- **WHAT NEEDS TO BE DONE**: Starting at the top of the entries, restate word for word each line up to and including the one with "self.points, self.faces, self.uvs, self.total".

-- -- --

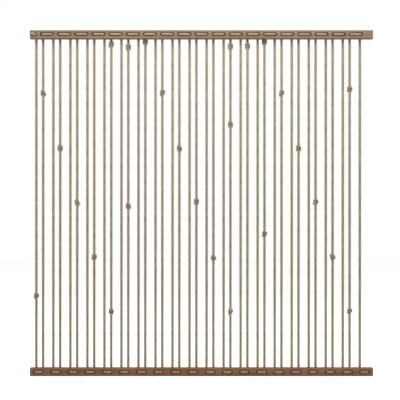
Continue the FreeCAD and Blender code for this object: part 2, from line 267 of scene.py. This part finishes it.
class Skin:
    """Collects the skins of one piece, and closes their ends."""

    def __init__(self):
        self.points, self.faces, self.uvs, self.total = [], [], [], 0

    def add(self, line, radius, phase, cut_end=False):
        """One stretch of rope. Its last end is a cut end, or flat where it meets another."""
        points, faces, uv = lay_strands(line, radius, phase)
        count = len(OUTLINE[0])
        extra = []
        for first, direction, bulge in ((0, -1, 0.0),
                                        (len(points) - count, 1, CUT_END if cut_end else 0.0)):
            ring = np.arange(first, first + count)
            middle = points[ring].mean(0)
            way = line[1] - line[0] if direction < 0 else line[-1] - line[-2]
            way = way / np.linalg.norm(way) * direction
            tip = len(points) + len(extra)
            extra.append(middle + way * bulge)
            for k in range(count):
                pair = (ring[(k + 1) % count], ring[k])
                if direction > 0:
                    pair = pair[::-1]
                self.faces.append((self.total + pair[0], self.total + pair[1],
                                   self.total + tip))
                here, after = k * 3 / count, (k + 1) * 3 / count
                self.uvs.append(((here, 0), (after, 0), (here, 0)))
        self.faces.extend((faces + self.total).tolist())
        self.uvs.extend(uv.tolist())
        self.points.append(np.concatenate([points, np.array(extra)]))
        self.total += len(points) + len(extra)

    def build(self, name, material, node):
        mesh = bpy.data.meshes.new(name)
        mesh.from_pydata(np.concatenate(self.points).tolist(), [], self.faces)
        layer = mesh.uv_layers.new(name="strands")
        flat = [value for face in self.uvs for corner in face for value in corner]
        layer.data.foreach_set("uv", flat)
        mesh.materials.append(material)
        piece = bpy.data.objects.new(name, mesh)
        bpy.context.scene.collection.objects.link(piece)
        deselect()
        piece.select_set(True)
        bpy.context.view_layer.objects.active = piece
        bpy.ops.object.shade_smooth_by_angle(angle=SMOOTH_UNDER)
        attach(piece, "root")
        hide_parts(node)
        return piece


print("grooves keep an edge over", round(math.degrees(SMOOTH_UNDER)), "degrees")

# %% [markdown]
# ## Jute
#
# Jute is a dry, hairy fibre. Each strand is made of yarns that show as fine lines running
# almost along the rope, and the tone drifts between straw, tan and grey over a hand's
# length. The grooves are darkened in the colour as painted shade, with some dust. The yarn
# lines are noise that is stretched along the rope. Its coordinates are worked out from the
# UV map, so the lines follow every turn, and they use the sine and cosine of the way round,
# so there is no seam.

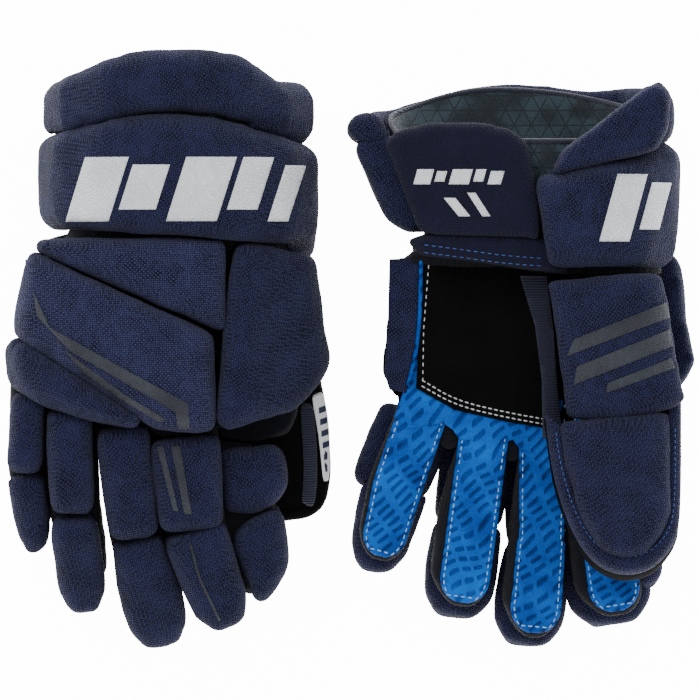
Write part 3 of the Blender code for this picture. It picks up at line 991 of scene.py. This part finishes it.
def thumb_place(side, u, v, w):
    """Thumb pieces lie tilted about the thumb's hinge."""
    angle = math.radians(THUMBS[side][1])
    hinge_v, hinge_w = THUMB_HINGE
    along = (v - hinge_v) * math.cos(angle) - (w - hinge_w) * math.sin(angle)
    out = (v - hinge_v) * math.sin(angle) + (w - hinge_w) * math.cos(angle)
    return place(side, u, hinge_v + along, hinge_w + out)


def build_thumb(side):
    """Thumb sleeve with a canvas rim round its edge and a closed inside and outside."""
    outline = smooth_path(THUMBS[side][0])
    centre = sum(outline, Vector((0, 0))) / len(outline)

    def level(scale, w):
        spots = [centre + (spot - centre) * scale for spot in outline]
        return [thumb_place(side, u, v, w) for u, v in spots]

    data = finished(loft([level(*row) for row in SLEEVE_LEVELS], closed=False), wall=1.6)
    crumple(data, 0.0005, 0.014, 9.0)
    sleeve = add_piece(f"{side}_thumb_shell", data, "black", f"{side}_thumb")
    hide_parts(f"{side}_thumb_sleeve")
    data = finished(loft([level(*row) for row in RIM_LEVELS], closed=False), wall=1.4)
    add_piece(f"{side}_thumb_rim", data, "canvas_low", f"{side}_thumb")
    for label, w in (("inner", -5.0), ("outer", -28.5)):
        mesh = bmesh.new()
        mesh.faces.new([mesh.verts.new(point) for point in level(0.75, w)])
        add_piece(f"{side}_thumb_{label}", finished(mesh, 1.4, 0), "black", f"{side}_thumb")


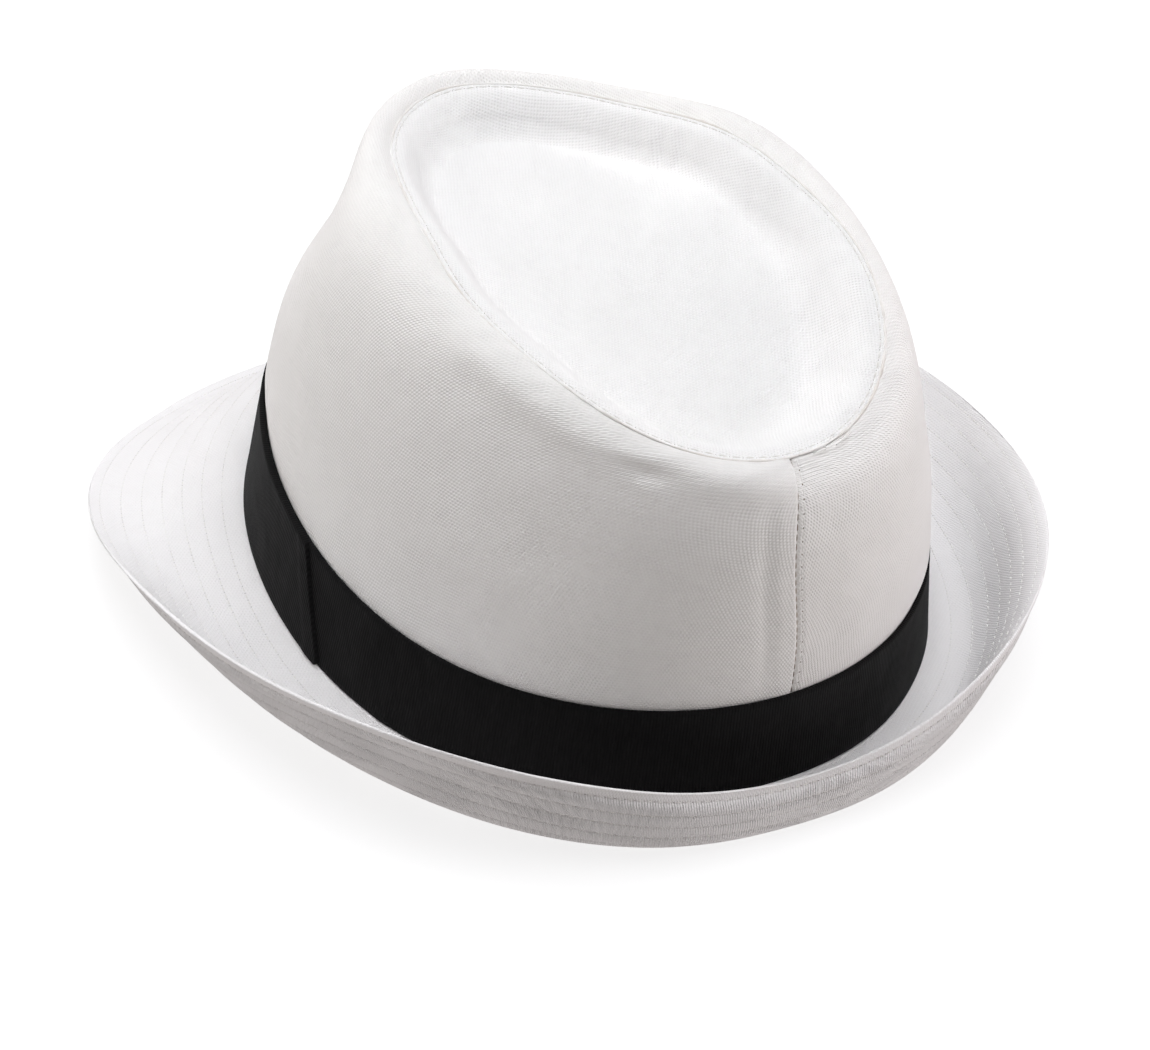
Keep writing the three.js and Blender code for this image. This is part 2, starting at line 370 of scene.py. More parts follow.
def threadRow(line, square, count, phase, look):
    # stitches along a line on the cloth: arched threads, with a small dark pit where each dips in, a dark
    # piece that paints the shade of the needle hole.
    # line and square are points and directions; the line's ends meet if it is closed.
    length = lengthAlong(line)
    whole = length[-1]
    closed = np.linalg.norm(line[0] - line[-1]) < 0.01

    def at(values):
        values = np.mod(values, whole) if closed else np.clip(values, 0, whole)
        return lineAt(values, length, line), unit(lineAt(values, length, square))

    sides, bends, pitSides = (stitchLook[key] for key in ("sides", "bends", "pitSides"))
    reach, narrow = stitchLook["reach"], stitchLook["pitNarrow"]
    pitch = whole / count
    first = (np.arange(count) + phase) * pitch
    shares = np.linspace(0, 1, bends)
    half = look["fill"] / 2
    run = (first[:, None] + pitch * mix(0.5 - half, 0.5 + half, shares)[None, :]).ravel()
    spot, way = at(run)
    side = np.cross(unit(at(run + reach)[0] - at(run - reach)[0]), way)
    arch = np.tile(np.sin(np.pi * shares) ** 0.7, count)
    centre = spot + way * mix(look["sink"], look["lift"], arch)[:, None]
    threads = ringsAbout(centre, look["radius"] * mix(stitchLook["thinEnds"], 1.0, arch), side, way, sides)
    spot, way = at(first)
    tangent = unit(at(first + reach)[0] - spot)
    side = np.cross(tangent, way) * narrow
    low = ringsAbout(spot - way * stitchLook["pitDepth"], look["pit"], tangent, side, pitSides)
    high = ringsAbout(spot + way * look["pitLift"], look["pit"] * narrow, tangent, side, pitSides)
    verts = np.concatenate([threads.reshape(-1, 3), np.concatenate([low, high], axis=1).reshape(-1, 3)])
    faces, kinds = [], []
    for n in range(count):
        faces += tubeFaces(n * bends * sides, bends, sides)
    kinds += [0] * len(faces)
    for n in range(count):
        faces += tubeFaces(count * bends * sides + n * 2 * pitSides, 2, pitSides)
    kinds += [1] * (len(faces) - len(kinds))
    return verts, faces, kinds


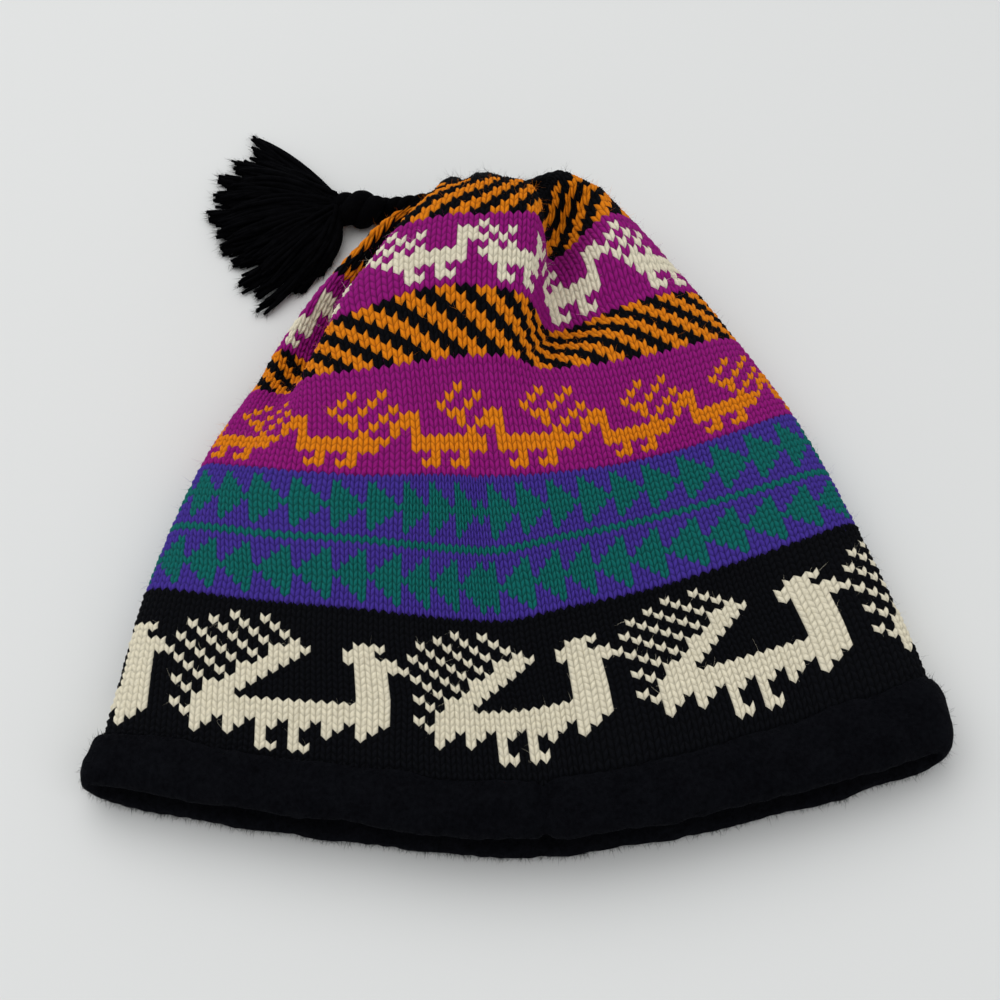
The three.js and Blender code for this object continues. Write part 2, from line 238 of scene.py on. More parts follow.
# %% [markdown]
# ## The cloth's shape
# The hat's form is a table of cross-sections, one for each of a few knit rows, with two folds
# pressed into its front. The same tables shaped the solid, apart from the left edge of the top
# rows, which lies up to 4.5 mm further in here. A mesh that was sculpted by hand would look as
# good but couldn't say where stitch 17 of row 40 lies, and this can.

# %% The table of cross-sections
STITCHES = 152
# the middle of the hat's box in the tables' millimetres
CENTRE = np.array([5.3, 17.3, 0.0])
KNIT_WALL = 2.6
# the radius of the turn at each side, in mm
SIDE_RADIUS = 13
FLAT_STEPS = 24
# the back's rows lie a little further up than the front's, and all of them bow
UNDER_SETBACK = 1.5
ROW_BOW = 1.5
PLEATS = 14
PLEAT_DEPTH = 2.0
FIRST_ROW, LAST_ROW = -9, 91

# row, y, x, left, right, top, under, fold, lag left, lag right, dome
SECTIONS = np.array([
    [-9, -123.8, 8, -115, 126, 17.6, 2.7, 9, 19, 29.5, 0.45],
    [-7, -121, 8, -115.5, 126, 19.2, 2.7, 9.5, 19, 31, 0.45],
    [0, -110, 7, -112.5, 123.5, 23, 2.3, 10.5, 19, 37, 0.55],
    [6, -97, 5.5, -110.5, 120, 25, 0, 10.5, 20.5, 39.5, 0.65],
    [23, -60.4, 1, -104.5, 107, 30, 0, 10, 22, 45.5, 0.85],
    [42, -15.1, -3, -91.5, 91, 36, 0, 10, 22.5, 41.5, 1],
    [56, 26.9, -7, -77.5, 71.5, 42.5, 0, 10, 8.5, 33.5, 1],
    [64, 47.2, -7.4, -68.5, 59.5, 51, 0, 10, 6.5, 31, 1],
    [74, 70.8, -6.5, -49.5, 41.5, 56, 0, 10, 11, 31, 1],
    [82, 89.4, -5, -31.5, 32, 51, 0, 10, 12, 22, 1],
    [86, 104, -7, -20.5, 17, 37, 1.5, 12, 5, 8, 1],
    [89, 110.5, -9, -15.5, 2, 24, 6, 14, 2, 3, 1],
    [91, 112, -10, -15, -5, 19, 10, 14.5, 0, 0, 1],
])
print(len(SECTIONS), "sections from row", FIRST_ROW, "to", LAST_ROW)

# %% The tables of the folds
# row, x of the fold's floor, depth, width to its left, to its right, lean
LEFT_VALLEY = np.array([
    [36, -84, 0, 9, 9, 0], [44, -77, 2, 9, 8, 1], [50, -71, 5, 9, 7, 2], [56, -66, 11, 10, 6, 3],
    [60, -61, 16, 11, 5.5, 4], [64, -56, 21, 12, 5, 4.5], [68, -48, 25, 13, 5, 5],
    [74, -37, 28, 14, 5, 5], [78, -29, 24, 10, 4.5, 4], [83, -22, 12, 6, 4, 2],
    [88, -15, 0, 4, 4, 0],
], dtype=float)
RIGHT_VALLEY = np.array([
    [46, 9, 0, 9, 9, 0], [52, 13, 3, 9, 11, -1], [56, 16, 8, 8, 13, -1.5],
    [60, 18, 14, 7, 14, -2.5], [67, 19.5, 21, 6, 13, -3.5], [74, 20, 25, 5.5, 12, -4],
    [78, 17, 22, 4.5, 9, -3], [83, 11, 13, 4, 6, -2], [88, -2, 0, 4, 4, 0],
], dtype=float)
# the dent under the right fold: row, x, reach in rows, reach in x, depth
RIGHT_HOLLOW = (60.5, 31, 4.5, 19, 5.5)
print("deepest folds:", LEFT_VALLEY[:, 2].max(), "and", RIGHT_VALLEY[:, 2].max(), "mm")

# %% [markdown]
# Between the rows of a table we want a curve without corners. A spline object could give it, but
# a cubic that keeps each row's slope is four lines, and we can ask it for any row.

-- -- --

- **COMPLETE ANSWER**:
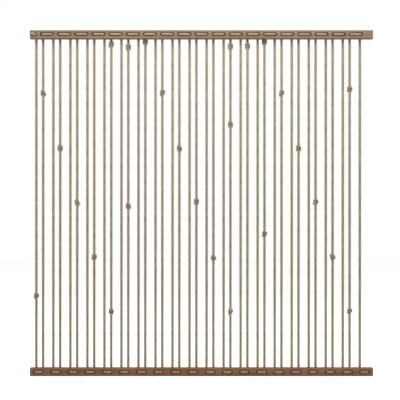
Continue the FreeCAD and Blender code for this object: part 2, from line 267 of scene.py. This part finishes it.
class Skin:
    """Collects the skins of one piece, and closes their ends."""

    def __init__(self):
        self.points, self.faces, self.uvs, self.total = [], [], [], 0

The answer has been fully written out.